In contrast, continuous data can take on any value within a given range, including fractions and decimals, and is typically obtained through measurement. There are an infinite number of possible values between any two given points. Examples include a stock's price, the height of a building, or the exact temperature. While a stock price might be quoted to two decimal places, it conceptually exists on a continuous spectrum. The confusion often arises because continuous data is sometimes rounded or truncated for practical purposes, making it appear discrete. However, the underlying nature of the variable—whether it is counted or measured—determines if it is truly discrete or continuous.

FAQs

What are common examples of discrete data in finance?

Common examples of discrete data in finance include the number of shares in an investor's portfolio, the count of trades executed in a day, the number of companies in a stock index, or the frequency of interest rate changes by a central bank. These are all quantities obtained by counting.

Why is it important to distinguish between discrete and continuous data?

Distinguishing between discrete and continuous data is crucial because it influences the appropriate statistical analysis methods, graphical representations, and types of financial modeling that can be applied. Using the wrong type of analysis for the data can lead to incorrect conclusions or inefficient models.

Can discrete data be represented graphically?
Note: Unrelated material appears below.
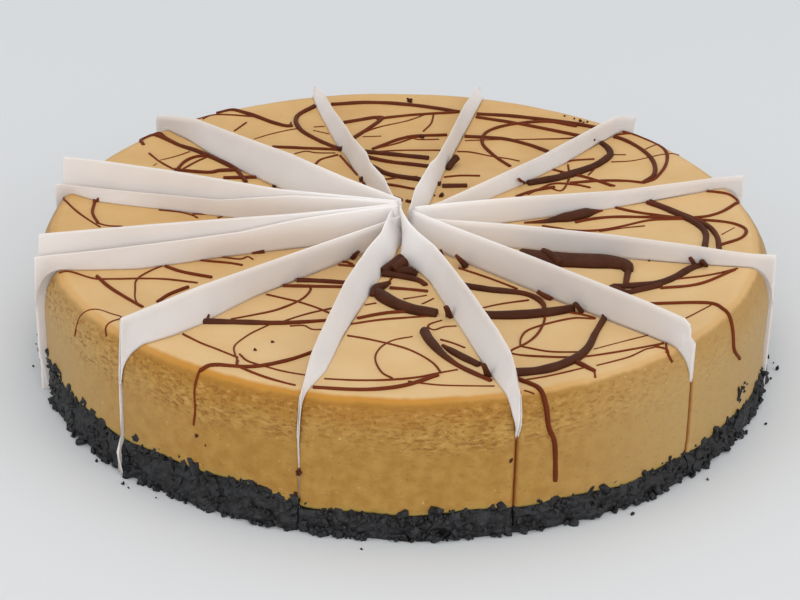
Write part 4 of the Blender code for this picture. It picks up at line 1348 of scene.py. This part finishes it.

Yes, discrete data can be effectively represented graphically. Common methods include bar charts to show frequencies or counts of different categories, or dot plots for smaller datasets. For discrete probability distributions, a probability mass function plot can illustrate the probability associated with each specific, discrete outcome.

Is binary data a type of discrete data?

Yes, binary data is a specific type of discrete data. It is the simplest form, where a variable can only take on two possible values, typically represented as 0 or 1. Examples include a coin flip (heads/tails), a company's bond defaulting (yes/no), or a trade being profitable (yes/no). This type of categorical data is fundamental in many statistical and financial analyses.